Can you quote the records below in full, word for word?

== Records to use

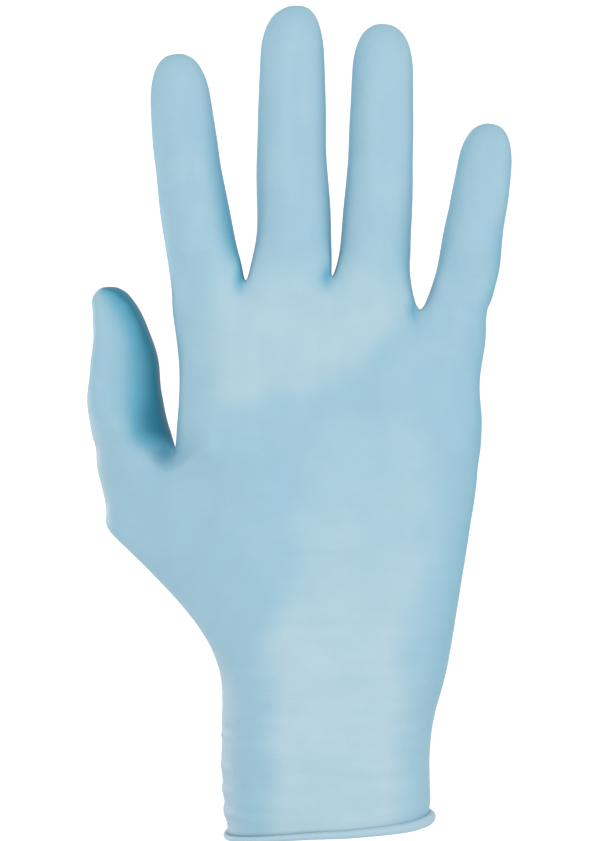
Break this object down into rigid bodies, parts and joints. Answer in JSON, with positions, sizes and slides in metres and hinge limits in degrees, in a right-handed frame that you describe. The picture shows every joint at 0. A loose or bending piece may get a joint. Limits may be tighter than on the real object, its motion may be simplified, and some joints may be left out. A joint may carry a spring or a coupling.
{
  "type": "nitrile exam glove",
  "caption": "Thin pale blue disposable glove in a hand's form, with fingers, thumb, palm and a cuff that ends in a rolled bead.",
  "frame": {"origin": "centre of the wrist opening, level with the lowest point of the rolled bead", "axes": "+Z from the cuff to the fingertips, +X to the little finger's side, +Y to the palm side"},
  "size_m": [0.1235, 0.0494, 0.2405],
  "materials": {
    "nitrile_film": "satin"
  },
  "bodies": {
    "root": {"glove_film": "nitrile_film"}
  },
  "joints": []
}
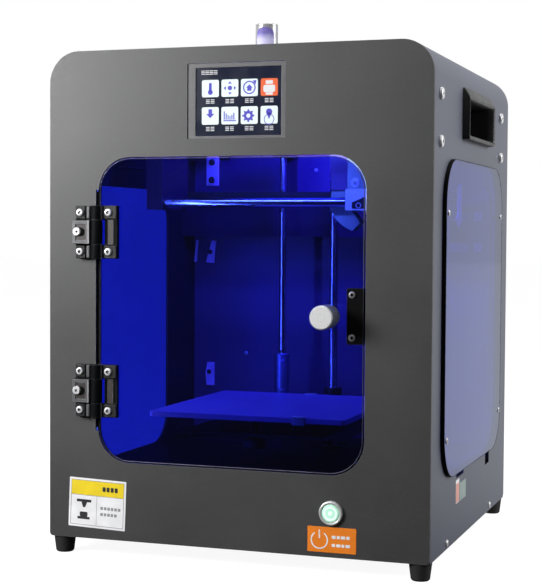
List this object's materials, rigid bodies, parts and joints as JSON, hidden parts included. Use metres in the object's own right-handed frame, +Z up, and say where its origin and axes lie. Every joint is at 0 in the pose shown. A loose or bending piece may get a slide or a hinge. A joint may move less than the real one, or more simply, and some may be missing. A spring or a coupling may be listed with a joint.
{
  "type": "fdm printer",
  "caption": "Small enclosed desktop 3-D printer: metal case with tinted door, side windows and lid, belt-driven head, screw-lifted bed, touch screen.",
  "frame": {"origin": "middle of the bounding box on the surface that the feet stand on", "axes": "+Z up, the door and screen face -Y, +X to the right as seen from the front"},
  "size_m": [0.312, 0.3184, 0.4104],
  "materials": {
    "painted_panel": "brushed dark grey, satin",
    "painted_case": "fine powder coat, dark grey",
    "inner_sheet": "black powder coat",
    "tinted_acrylic": "clear deep blue acrylic sheet, polished",
    "rubber": "matt",
    "black_plastic": "moulded, satin",
    "aluminium": "machined, silver anodised",
    "bright_steel": "ground and polished",
    "black_metal": "black, satin",
    "belt_rubber": "matt, fabric reinforced",
    "screen": "glossy touch screen in a grey frame",
    "circuit_board": "solder-masked board",
    "button_cap": "translucent, lit from behind"
  },
  "bodies": {
    "case": {"outer_shell": "painted_case", "front_panel": "painted_panel", "rear_panel": "painted_panel", "base_plate": "inner_sheet", "chamber_floor": "inner_sheet", "foot_front_left": "rubber", "foot_front_right": "rubber", "foot_rear_left": "rubber", "foot_rear_right": "rubber", "window_left": "tinted_acrylic", "window_right": "tinted_acrylic", "handle_left": "black_plastic", "handle_right": "black_plastic", "door_magnet": "black_plastic", "hinge_upper_frame_leaf": "black_plastic", "hinge_lower_frame_leaf": "black_plastic", "lid_hinge_base": "bright_steel", "display_module": "screen", "power_button_housing": "bright_steel", "power_inlet": "black_plastic", "mainboard": "circuit_board", "y_rod_left": "bright_steel", "y_rod_right": "bright_steel", "y_rail_left": "inner_sheet", "y_rail_right": "inner_sheet", "y_motor": "black_metal", "y_belt": "belt_rubber", "z_rod_left": "bright_steel", "z_rod_right": "bright_steel", "z_crossbeam": "inner_sheet", "z_motor": "black_metal"},
    "door": {"front_door": "tinted_acrylic", "door_knob": "aluminium", "door_strike_plate": "black_metal", "hinge_upper_door_leaf": "black_plastic", "hinge_lower_door_leaf": "black_plastic"},
    "lid": {"top_lid": "tinted_acrylic", "lid_knob": "aluminium", "lid_hinge_leaf": "bright_steel"},
    "power_button": {"power_button_cap": "button_cap"},
    "gantry": {"y_block_left": "black_plastic", "y_block_right": "black_plastic", "x_rod_front": "bright_steel", "x_rod_rear": "bright_steel", "x_motor": "black_metal", "x_belt": "belt_rubber"},
    "print_head": {"x_carriage": "aluminium", "extruder_motor": "black_metal", "hot_end": "aluminium", "part_fan": "black_plastic", "fan_duct": "black_plastic"},
    "fan_wheel": {"part_fan_rotor": "black_plastic"},
    "x_drive": {"x_pulley": "aluminium"},
    "y_drive": {"y_pulley": "aluminium"},
    "bed": {"bed_carrier": "black_metal", "heated_bed": "aluminium"},
    "screw": {"lead_screw": "bright_steel"},
    "knob_front": {"level_knob_front": "black_plastic"},
    "knob_rear_left": {"level_knob_rear_left": "black_plastic"},
    "knob_rear_right": {"level_knob_rear_right": "black_plastic"}
  },
  "joints": [
    {"name": "door_hinge", "type": "hinge", "parent": "case", "child": "door", "pos_m": [-0.108, -0.1422, 0.1875], "axis": [0, 0, -1], "range_deg": [0, 110]},
    {"name": "lid_hinge", "type": "hinge", "parent": "case", "child": "lid", "pos_m": [0, 0.118, 0.3902], "axis": [-1, 0, 0], "range_deg": [0, 95]},
    {"name": "power_button_press", "type": "slide", "parent": "case", "child": "power_button", "axis": [0, 1, 0], "range_m": [0, 0.002], "stiffness_N_per_m": 1000, "springref_m": -0.0005},
    {"name": "y_gantry", "type": "slide", "parent": "case", "child": "gantry", "axis": [0, 1, 0], "range_m": [-0.092, 0.044]},
    {"name": "x_carriage", "type": "slide", "parent": "gantry", "child": "print_head", "axis": [1, 0, 0], "range_m": [-0.138, 0.003]},
    {"name": "part_fan_spin", "type": "hinge", "parent": "print_head", "child": "fan_wheel", "pos_m": [0.0435, 0.013, 0.307], "axis": [1, 0, 0], "continuous": true},
    {"name": "x_pulley_spin", "type": "hinge", "parent": "gantry", "child": "x_drive", "pos_m": [0.125, 0.046, 0.28], "axis": [0, 0, 1], "continuous": true},
    {"name": "y_pulley_spin", "type": "hinge", "parent": "case", "child": "y_drive", "pos_m": [0.103, 0.113, 0.331], "axis": [1, 0, 0], "continuous": true},
    {"name": "bed_lift", "type": "slide", "parent": "case", "child": "bed", "axis": [0, 0, 1], "range_m": [-0.017, 0.135]},
    {"name": "lead_screw_spin", "type": "hinge", "parent": "case", "child": "screw", "pos_m": [0.005, 0.106, 0.183], "axis": [0, 0, 1], "continuous": true},
    {"name": "level_knob_front_turn", "type": "hinge", "parent": "bed", "child": "knob_front", "pos_m": [-0.005, -0.073, 0.085], "axis": [0, 0, 1], "continuous": true},
    {"name": "level_knob_rear_left_turn", "type": "hinge", "parent": "bed", "child": "knob_rear_left", "pos_m": [-0.052, 0.059, 0.085], "axis": [0, 0, 1], "continuous": true},
    {"name": "level_knob_rear_right_turn", "type": "hinge", "parent": "bed", "child": "knob_rear_right", "pos_m": [0.042, 0.059, 0.085], "axis": [0, 0, 1], "continuous": true}
  ],
  "couplings": [
    {"joint": "x_pulley_spin", "follows": "x_carriage", "rad_per_m": 157.48},
    {"joint": "y_pulley_spin", "follows": "y_gantry", "rad_per_m": 157.48},
    {"joint": "lead_screw_spin", "follows": "bed_lift", "rad_per_m": -785.4}
  ]
}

====

Exercise result:
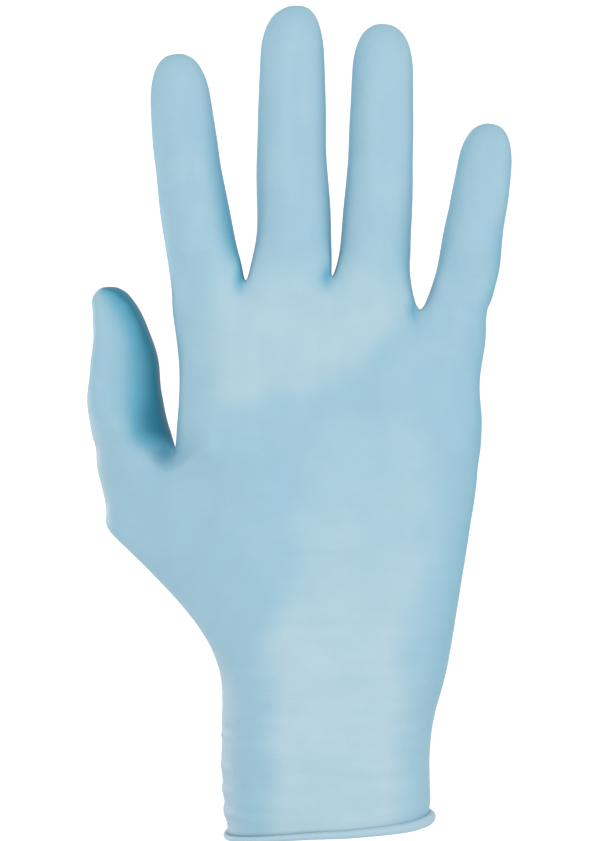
Break this object down into rigid bodies, parts and joints. Answer in JSON, with positions, sizes and slides in metres and hinge limits in degrees, in a right-handed frame that you describe. The picture shows every joint at 0. A loose or bending piece may get a joint. Limits may be tighter than on the real object, its motion may be simplified, and some joints may be left out. A joint may carry a spring or a coupling.
{
  "type": "nitrile exam glove",
  "caption": "Thin pale blue disposable glove in a hand's form, with fingers, thumb, palm and a cuff that ends in a rolled bead.",
  "frame": {"origin": "centre of the wrist opening, level with the lowest point of the rolled bead", "axes": "+Z from the cuff to the fingertips, +X to the little finger's side, +Y to the palm side"},
  "size_m": [0.1235, 0.0494, 0.2405],
  "materials": {
    "nitrile_film": "satin"
  },
  "bodies": {
    "root": {"glove_film": "nitrile_film"}
  },
  "joints": []
}
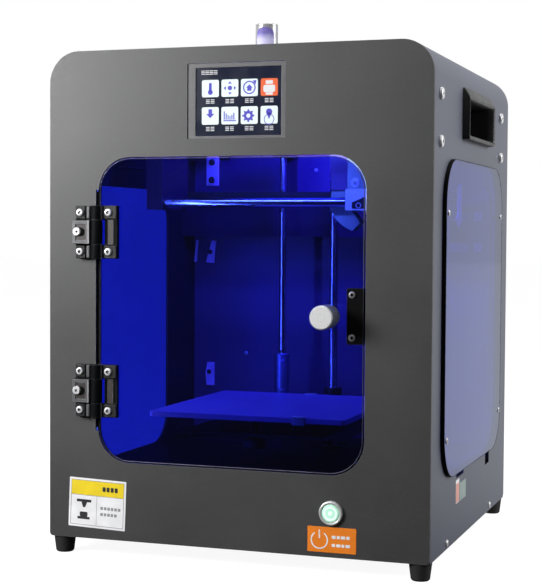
List this object's materials, rigid bodies, parts and joints as JSON, hidden parts included. Use metres in the object's own right-handed frame, +Z up, and say where its origin and axes lie. Every joint is at 0 in the pose shown. A loose or bending piece may get a slide or a hinge. A joint may move less than the real one, or more simply, and some may be missing. A spring or a coupling may be listed with a joint.
{
  "type": "fdm printer",
  "caption": "Small enclosed desktop 3-D printer: metal case with tinted door, side windows and lid, belt-driven head, screw-lifted bed, touch screen.",
  "frame": {"origin": "middle of the bounding box on the surface that the feet stand on", "axes": "+Z up, the door and screen face -Y, +X to the right as seen from the front"},
  "size_m": [0.312, 0.3184, 0.4104],
  "materials": {
    "painted_panel": "brushed dark grey, satin",
    "painted_case": "fine powder coat, dark grey",
    "inner_sheet": "black powder coat",
    "tinted_acrylic": "clear deep blue acrylic sheet, polished",
    "rubber": "matt",
    "black_plastic": "moulded, satin",
    "aluminium": "machined, silver anodised",
    "bright_steel": "ground and polished",
    "black_metal": "black, satin",
    "belt_rubber": "matt, fabric reinforced",
    "screen": "glossy touch screen in a grey frame",
    "circuit_board": "solder-masked board",
    "button_cap": "translucent, lit from behind"
  },
  "bodies": {
    "case": {"outer_shell": "painted_case", "front_panel": "painted_panel", "rear_panel": "painted_panel", "base_plate": "inner_sheet", "chamber_floor": "inner_sheet", "foot_front_left": "rubber", "foot_front_right": "rubber", "foot_rear_left": "rubber", "foot_rear_right": "rubber", "window_left": "tinted_acrylic", "window_right": "tinted_acrylic", "handle_left": "black_plastic", "handle_right": "black_plastic", "door_magnet": "black_plastic", "hinge_upper_frame_leaf": "black_plastic", "hinge_lower_frame_leaf": "black_plastic", "lid_hinge_base": "bright_steel", "display_module": "screen", "power_button_housing": "bright_steel", "power_inlet": "black_plastic", "mainboard": "circuit_board", "y_rod_left": "bright_steel", "y_rod_right": "bright_steel", "y_rail_left": "inner_sheet", "y_rail_right": "inner_sheet", "y_motor": "black_metal", "y_belt": "belt_rubber", "z_rod_left": "bright_steel", "z_rod_right": "bright_steel", "z_crossbeam": "inner_sheet", "z_motor": "black_metal"},
    "door": {"front_door": "tinted_acrylic", "door_knob": "aluminium", "door_strike_plate": "black_metal", "hinge_upper_door_leaf": "black_plastic", "hinge_lower_door_leaf": "black_plastic"},
    "lid": {"top_lid": "tinted_acrylic", "lid_knob": "aluminium", "lid_hinge_leaf": "bright_steel"},
    "power_button": {"power_button_cap": "button_cap"},
    "gantry": {"y_block_left": "black_plastic", "y_block_right": "black_plastic", "x_rod_front": "bright_steel", "x_rod_rear": "bright_steel", "x_motor": "black_metal", "x_belt": "belt_rubber"},
    "print_head": {"x_carriage": "aluminium", "extruder_motor": "black_metal", "hot_end": "aluminium", "part_fan": "black_plastic", "fan_duct": "black_plastic"},
    "fan_wheel": {"part_fan_rotor": "black_plastic"},
    "x_drive": {"x_pulley": "aluminium"},
    "y_drive": {"y_pulley": "aluminium"},
    "bed": {"bed_carrier": "black_metal", "heated_bed": "aluminium"},
    "screw": {"lead_screw": "bright_steel"},
    "knob_front": {"level_knob_front": "black_plastic"},
    "knob_rear_left": {"level_knob_rear_left": "black_plastic"},
    "knob_rear_right": {"level_knob_rear_right": "black_plastic"}
  },
  "joints": [
    {"name": "door_hinge", "type": "hinge", "parent": "case", "child": "door", "pos_m": [-0.108, -0.1422, 0.1875], "axis": [0, 0, -1], "range_deg": [0, 110]},
    {"name": "lid_hinge", "type": "hinge", "parent": "case", "child": "lid", "pos_m": [0, 0.118, 0.3902], "axis": [-1, 0, 0], "range_deg": [0, 95]},
    {"name": "power_button_press", "type": "slide", "parent": "case", "child": "power_button", "axis": [0, 1, 0], "range_m": [0, 0.002], "stiffness_N_per_m": 1000, "springref_m": -0.0005},
    {"name": "y_gantry", "type": "slide", "parent": "case", "child": "gantry", "axis": [0, 1, 0], "range_m": [-0.092, 0.044]},
    {"name": "x_carriage", "type": "slide", "parent": "gantry", "child": "print_head", "axis": [1, 0, 0], "range_m": [-0.138, 0.003]},
    {"name": "part_fan_spin", "type": "hinge", "parent": "print_head", "child": "fan_wheel", "pos_m": [0.0435, 0.013, 0.307], "axis": [1, 0, 0], "continuous": true},
    {"name": "x_pulley_spin", "type": "hinge", "parent": "gantry", "child": "x_drive", "pos_m": [0.125, 0.046, 0.28], "axis": [0, 0, 1], "continuous": true},
    {"name": "y_pulley_spin", "type": "hinge", "parent": "case", "child": "y_drive", "pos_m": [0.103, 0.113, 0.331], "axis": [1, 0, 0], "continuous": true},
    {"name": "bed_lift", "type": "slide", "parent": "case", "child": "bed", "axis": [0, 0, 1], "range_m": [-0.017, 0.135]},
    {"name": "lead_screw_spin", "type": "hinge", "parent": "case", "child": "screw", "pos_m": [0.005, 0.106, 0.183], "axis": [0, 0, 1], "continuous": true},
    {"name": "level_knob_front_turn", "type": "hinge", "parent": "bed", "child": "knob_front", "pos_m": [-0.005, -0.073, 0.085], "axis": [0, 0, 1], "continuous": true},
    {"name": "level_knob_rear_left_turn", "type": "hinge", "parent": "bed", "child": "knob_rear_left", "pos_m": [-0.052, 0.059, 0.085], "axis": [0, 0, 1], "continuous": true},
    {"name": "level_knob_rear_right_turn", "type": "hinge", "parent": "bed", "child": "knob_rear_right", "pos_m": [0.042, 0.059, 0.085], "axis": [0, 0, 1], "continuous": true}
  ],
  "couplings": [
    {"joint": "x_pulley_spin", "follows": "x_carriage", "rad_per_m": 157.48},
    {"joint": "y_pulley_spin", "follows": "y_gantry", "rad_per_m": 157.48},
    {"joint": "lead_screw_spin", "follows": "bed_lift", "rad_per_m": -785.4}
  ]
}